Go through the entries below and copy each line containing the word "object".

* BEGIN Items *

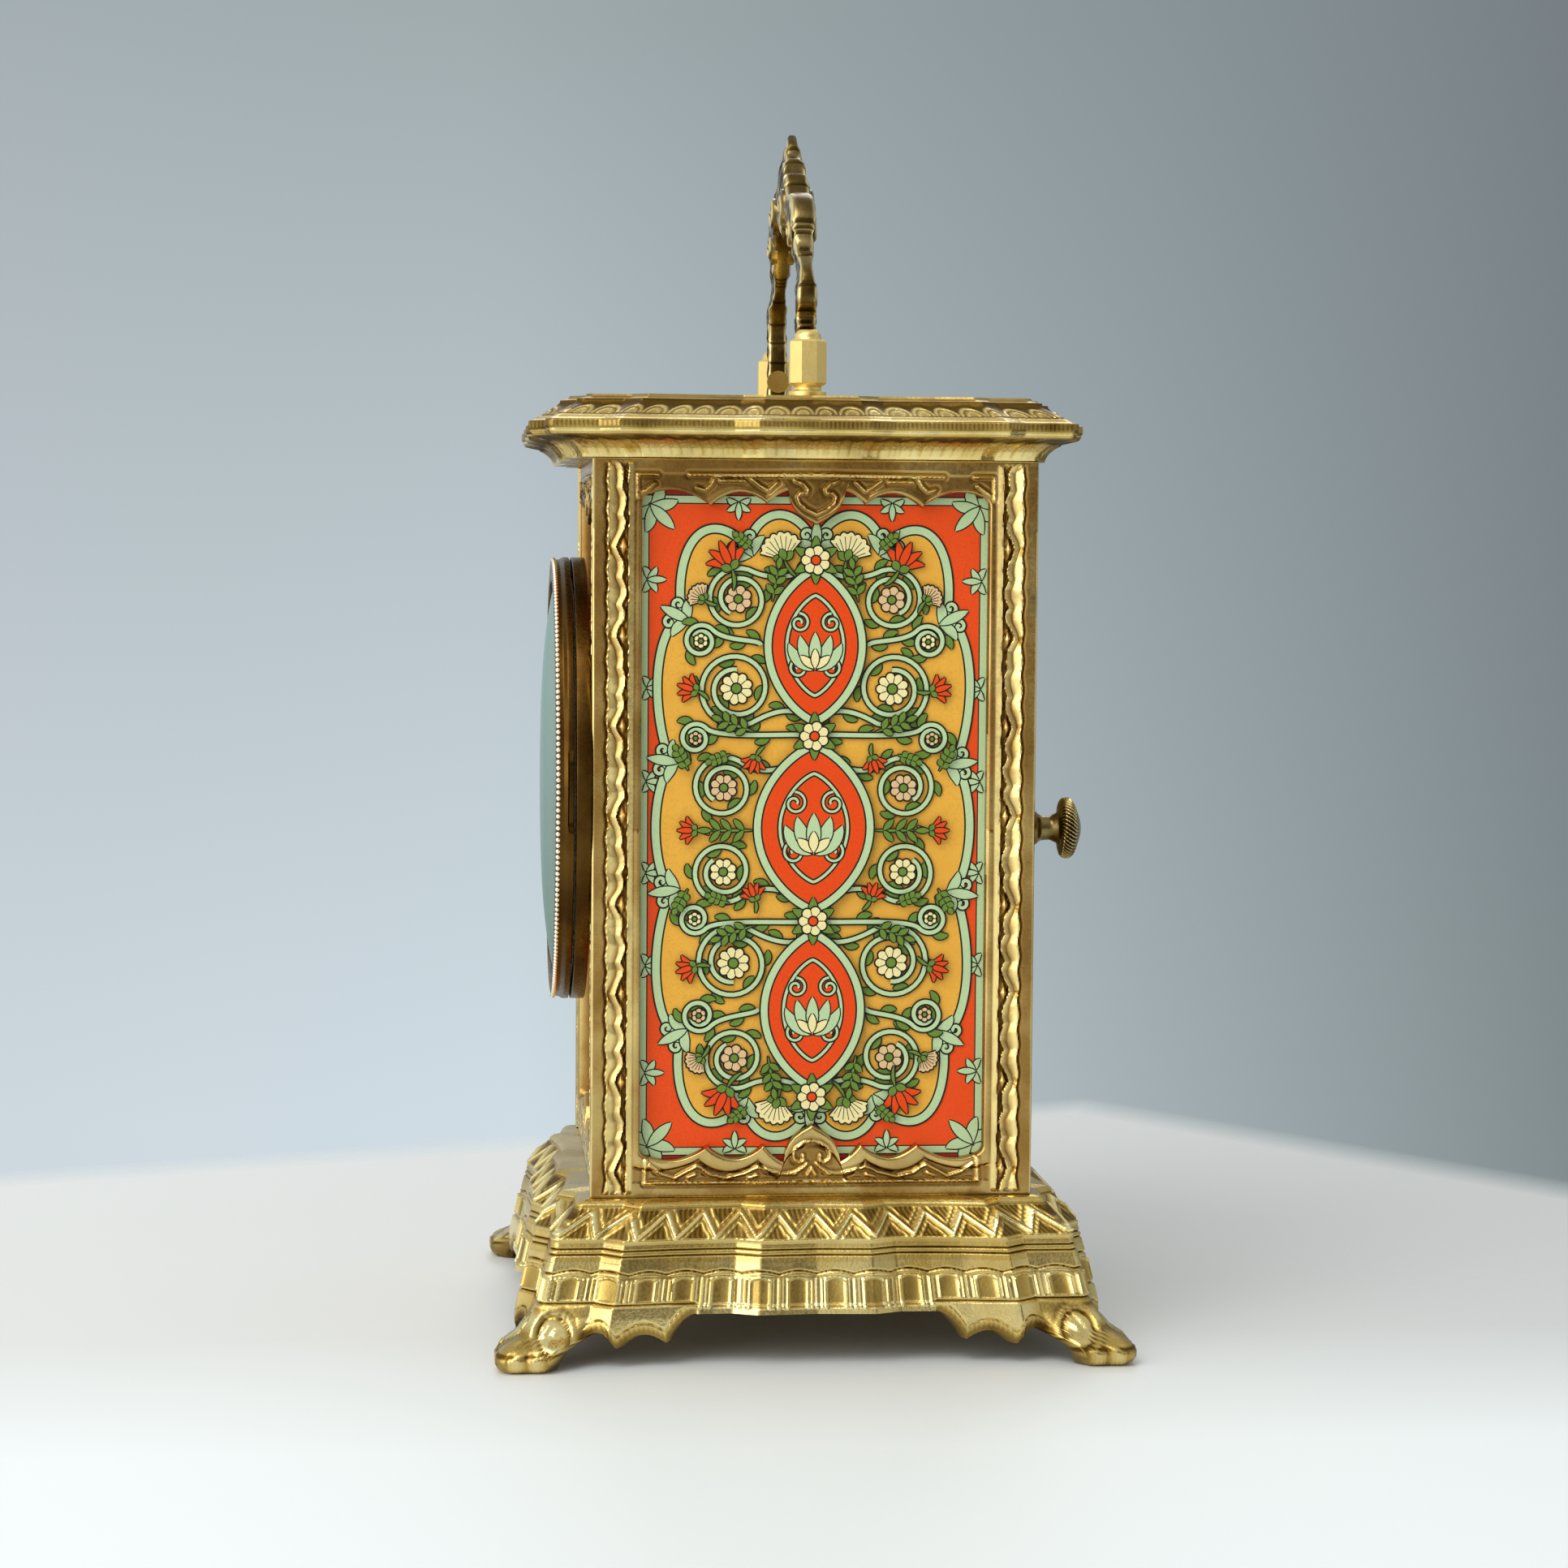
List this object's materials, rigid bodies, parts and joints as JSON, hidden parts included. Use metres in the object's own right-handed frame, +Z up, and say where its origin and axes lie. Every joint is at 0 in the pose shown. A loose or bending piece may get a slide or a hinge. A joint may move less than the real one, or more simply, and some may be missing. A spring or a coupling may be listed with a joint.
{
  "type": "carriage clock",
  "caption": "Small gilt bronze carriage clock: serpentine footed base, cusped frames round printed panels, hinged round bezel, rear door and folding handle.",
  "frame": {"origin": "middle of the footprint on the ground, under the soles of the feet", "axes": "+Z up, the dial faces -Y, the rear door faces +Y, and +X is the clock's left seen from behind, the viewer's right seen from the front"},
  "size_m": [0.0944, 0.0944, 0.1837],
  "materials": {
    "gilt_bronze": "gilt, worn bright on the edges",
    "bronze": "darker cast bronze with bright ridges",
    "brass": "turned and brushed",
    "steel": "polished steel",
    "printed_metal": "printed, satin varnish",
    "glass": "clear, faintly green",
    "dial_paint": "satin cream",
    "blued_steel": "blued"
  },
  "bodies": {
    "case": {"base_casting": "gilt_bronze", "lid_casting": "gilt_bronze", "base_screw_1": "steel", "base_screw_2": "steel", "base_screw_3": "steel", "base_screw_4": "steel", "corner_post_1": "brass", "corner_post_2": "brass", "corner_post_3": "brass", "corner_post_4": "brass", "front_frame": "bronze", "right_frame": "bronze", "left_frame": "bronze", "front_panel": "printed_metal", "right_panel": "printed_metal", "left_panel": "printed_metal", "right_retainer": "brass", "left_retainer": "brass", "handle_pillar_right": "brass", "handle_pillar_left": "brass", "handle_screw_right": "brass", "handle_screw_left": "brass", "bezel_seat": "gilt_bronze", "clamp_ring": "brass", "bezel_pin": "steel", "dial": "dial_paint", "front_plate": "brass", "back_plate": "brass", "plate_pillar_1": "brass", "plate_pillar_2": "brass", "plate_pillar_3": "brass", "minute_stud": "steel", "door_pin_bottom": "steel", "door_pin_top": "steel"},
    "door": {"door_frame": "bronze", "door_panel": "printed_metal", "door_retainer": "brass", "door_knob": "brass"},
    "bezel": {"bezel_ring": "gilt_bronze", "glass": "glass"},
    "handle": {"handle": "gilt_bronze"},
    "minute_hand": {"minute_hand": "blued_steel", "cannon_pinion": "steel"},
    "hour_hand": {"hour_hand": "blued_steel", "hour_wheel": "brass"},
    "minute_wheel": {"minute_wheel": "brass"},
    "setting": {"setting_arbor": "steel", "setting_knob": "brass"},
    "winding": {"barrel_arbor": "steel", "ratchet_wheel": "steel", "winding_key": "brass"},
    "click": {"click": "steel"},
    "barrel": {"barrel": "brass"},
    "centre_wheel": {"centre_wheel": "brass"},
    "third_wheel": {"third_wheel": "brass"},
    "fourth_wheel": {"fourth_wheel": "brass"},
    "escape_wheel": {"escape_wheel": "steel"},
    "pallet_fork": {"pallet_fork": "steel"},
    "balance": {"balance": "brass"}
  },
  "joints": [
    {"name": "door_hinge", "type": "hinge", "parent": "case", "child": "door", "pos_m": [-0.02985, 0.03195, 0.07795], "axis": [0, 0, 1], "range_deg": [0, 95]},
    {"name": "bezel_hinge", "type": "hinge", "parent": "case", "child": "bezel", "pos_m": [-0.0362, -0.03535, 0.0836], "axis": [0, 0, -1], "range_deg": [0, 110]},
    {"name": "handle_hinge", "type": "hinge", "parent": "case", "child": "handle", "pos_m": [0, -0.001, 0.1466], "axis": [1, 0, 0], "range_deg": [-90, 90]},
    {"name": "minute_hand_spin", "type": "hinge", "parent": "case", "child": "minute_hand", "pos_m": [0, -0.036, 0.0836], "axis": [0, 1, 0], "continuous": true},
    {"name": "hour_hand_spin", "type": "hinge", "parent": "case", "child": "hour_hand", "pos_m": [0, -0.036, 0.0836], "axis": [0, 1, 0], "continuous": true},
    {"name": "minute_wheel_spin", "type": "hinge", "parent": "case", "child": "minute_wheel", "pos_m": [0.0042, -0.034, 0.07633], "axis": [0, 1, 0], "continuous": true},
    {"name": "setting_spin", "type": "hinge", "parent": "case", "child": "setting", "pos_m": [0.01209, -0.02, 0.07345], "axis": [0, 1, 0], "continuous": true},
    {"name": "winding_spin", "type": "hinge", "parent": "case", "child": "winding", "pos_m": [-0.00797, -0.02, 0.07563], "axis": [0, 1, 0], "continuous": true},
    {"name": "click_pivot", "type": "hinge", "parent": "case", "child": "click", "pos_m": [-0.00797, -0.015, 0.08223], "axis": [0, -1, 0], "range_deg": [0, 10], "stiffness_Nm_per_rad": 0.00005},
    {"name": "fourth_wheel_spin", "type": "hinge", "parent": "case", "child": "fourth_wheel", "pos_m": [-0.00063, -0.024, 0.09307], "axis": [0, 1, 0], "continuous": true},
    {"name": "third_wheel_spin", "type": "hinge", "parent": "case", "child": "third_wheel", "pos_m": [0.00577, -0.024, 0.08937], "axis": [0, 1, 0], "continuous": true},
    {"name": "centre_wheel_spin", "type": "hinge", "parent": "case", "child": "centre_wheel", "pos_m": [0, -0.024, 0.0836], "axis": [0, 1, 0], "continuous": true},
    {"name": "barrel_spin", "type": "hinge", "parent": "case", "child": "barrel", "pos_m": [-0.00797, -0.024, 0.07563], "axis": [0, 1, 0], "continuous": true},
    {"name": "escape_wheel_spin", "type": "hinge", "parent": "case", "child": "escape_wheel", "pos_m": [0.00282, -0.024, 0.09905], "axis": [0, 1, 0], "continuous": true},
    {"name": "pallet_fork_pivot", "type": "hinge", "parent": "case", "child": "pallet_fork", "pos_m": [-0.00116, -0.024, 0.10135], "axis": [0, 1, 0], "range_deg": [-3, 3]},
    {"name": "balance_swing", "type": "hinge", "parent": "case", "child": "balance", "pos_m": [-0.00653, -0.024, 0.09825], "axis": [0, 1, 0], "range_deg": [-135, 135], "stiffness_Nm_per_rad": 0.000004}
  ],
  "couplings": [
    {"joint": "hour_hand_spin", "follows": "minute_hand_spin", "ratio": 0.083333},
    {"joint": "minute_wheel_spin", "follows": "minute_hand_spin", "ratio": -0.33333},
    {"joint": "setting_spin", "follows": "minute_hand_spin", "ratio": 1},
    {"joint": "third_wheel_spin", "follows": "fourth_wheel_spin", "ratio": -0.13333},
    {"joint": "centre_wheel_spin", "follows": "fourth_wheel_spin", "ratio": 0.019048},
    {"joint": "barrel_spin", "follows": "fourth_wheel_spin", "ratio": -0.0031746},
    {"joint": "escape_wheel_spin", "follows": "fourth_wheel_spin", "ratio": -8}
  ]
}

* END Items *
* BEGIN Items *

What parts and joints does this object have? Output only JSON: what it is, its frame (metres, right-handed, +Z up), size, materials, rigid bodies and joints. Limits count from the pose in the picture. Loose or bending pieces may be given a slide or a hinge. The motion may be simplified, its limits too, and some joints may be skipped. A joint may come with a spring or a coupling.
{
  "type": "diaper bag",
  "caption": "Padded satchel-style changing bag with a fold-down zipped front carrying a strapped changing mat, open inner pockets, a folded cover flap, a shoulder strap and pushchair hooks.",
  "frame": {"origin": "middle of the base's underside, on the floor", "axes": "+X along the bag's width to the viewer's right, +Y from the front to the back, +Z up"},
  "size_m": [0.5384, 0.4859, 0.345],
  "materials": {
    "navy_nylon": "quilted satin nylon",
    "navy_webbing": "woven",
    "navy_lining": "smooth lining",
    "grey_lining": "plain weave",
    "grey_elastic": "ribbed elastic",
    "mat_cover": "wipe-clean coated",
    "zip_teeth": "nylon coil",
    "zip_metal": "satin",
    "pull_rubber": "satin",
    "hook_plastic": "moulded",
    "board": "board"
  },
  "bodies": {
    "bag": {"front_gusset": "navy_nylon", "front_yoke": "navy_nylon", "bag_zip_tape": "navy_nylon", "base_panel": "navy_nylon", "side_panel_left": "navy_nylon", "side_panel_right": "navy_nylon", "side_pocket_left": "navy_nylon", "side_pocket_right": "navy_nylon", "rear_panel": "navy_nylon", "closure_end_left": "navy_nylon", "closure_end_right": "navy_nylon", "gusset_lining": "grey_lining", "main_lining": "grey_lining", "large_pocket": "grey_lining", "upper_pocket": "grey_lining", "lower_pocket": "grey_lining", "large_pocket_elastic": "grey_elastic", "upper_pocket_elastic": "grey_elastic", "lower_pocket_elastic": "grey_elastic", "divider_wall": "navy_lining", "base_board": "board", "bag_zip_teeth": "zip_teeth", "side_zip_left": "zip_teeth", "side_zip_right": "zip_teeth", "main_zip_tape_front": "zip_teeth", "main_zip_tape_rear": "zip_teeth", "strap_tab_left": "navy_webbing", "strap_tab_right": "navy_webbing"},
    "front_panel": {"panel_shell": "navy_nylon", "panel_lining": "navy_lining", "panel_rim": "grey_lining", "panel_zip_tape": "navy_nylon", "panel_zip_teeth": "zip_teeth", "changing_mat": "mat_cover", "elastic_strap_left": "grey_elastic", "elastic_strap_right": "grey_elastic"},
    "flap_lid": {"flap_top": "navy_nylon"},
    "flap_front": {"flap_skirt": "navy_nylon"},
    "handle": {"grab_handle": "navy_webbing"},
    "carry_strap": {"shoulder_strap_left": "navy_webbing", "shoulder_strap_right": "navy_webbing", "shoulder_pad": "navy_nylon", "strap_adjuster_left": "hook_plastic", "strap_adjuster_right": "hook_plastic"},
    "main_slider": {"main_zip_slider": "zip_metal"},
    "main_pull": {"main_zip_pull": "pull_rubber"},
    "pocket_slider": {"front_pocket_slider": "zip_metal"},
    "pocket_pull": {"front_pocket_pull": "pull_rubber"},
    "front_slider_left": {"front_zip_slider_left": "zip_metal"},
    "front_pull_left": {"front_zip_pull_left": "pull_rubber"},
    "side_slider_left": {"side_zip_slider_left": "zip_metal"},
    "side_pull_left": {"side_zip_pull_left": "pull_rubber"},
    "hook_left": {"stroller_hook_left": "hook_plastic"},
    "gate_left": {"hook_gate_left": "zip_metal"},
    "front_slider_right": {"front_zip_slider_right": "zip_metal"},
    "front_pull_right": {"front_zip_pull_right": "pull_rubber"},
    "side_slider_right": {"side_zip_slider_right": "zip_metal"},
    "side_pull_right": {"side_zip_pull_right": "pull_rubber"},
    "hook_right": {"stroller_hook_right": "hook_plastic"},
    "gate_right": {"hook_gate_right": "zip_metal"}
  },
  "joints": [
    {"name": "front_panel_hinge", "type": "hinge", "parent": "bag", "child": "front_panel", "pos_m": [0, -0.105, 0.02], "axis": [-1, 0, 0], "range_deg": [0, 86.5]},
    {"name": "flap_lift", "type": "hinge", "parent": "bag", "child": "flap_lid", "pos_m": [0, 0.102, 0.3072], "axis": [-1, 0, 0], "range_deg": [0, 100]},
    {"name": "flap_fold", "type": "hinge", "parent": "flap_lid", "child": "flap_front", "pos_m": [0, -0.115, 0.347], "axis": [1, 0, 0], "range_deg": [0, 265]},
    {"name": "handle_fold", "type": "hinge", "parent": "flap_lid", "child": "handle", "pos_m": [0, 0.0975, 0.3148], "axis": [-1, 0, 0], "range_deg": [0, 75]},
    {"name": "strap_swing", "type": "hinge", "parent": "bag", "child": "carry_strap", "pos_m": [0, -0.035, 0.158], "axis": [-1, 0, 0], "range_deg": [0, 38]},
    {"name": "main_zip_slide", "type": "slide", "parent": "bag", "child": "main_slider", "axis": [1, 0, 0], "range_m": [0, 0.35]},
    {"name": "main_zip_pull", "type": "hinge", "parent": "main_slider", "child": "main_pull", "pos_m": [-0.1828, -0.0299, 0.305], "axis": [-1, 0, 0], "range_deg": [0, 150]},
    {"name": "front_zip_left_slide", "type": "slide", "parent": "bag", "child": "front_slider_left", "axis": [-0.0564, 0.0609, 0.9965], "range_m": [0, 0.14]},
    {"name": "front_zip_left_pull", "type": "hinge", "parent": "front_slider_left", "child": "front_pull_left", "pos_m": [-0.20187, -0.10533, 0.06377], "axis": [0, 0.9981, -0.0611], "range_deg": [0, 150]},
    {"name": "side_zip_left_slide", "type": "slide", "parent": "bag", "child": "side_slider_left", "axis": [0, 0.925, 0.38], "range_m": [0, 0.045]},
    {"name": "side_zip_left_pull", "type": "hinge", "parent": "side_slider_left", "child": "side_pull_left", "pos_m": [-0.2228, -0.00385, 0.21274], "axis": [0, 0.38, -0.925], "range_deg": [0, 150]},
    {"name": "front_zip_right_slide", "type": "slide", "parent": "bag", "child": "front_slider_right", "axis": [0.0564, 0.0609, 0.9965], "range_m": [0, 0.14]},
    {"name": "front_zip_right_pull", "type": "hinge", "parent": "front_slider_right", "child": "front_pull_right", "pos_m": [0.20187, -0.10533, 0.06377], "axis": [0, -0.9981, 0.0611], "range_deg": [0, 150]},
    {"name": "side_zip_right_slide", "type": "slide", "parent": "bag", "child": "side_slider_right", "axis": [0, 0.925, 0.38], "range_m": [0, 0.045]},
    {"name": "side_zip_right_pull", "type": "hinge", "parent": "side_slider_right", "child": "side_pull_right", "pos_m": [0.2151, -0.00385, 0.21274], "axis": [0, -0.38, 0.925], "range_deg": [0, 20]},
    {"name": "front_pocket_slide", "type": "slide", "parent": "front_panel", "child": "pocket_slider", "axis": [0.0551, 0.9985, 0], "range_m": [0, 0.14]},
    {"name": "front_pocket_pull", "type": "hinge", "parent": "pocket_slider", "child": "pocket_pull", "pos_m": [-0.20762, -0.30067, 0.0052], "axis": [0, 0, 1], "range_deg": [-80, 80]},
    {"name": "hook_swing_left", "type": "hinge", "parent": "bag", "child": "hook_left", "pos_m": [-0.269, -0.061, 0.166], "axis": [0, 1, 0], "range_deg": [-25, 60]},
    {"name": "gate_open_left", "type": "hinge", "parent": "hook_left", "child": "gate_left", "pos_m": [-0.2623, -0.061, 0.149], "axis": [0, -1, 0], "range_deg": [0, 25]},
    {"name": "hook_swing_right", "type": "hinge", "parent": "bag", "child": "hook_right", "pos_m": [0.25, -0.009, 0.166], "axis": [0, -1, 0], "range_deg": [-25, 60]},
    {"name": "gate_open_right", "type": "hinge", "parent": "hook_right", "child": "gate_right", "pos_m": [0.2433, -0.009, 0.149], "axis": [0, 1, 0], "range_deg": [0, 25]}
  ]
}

* END Items *
* BEGIN Items *

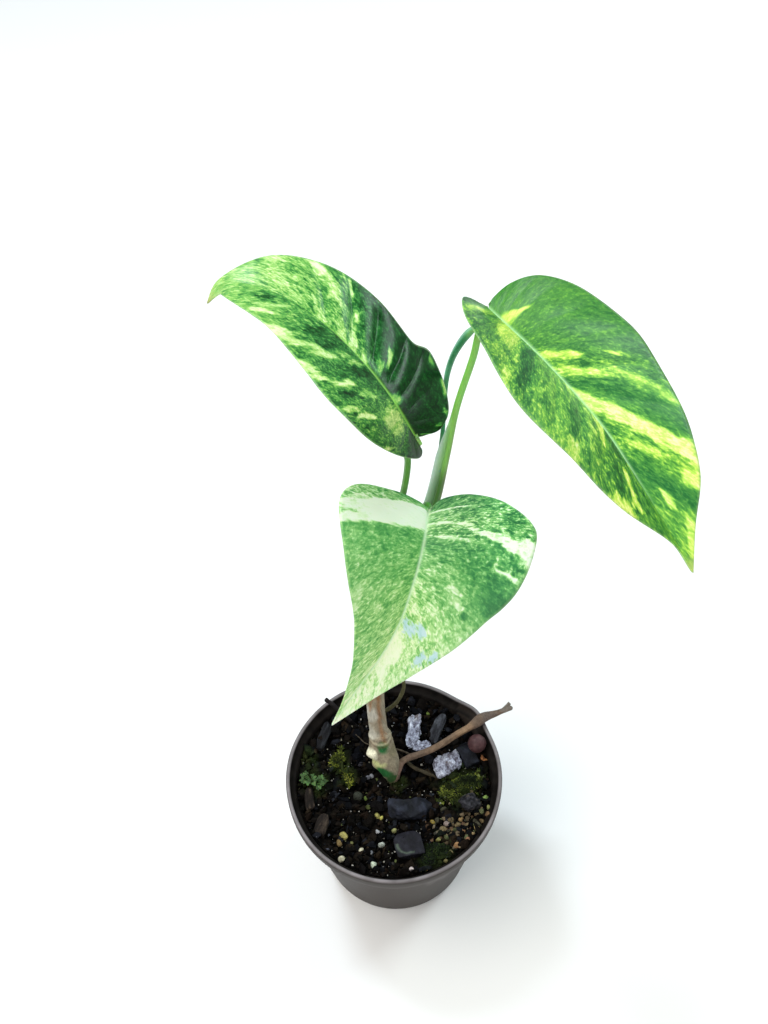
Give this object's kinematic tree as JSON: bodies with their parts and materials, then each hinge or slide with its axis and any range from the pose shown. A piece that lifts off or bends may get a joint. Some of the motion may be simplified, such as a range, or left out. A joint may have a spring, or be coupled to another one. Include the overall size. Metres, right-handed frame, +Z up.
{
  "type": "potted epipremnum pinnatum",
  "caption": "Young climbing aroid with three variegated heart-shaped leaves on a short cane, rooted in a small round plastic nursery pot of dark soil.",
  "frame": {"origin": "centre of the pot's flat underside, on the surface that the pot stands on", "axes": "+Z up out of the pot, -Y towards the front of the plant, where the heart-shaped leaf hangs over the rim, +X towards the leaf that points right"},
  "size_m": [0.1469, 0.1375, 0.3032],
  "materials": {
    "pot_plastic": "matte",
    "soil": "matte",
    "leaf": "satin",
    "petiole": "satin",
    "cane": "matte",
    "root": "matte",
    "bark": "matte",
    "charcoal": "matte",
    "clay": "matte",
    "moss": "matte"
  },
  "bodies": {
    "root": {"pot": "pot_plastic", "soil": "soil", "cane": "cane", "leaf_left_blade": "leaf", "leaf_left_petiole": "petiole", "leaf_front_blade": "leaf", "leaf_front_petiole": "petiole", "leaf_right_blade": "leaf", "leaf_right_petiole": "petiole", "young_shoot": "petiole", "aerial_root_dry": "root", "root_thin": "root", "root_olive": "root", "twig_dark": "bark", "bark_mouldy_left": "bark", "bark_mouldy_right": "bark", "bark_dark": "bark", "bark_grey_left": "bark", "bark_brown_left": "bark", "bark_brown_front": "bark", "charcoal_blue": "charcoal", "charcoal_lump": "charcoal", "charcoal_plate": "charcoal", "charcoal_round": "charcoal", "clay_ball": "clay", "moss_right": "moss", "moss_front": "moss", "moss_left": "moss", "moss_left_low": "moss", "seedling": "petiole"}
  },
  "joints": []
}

* END Items *

# Response to this exercise
List this object's materials, rigid bodies, parts and joints as JSON, hidden parts included. Use metres in the object's own right-handed frame, +Z up, and say where its origin and axes lie. Every joint is at 0 in the pose shown. A loose or bending piece may get a slide or a hinge. A joint may move less than the real one, or more simply, and some may be missing. A spring or a coupling may be listed with a joint.
What parts and joints does this object have? Output only JSON: what it is, its frame (metres, right-handed, +Z up), size, materials, rigid bodies and joints. Limits count from the pose in the picture. Loose or bending pieces may be given a slide or a hinge. The motion may be simplified, its limits too, and some joints may be skipped. A joint may come with a spring or a coupling.
Give this object's kinematic tree as JSON: bodies with their parts and materials, then each hinge or slide with its axis and any range from the pose shown. A piece that lifts off or bends may get a joint. Some of the motion may be simplified, such as a range, or left out. A joint may have a spring, or be coupled to another one. Include the overall size. Metres, right-handed frame, +Z up.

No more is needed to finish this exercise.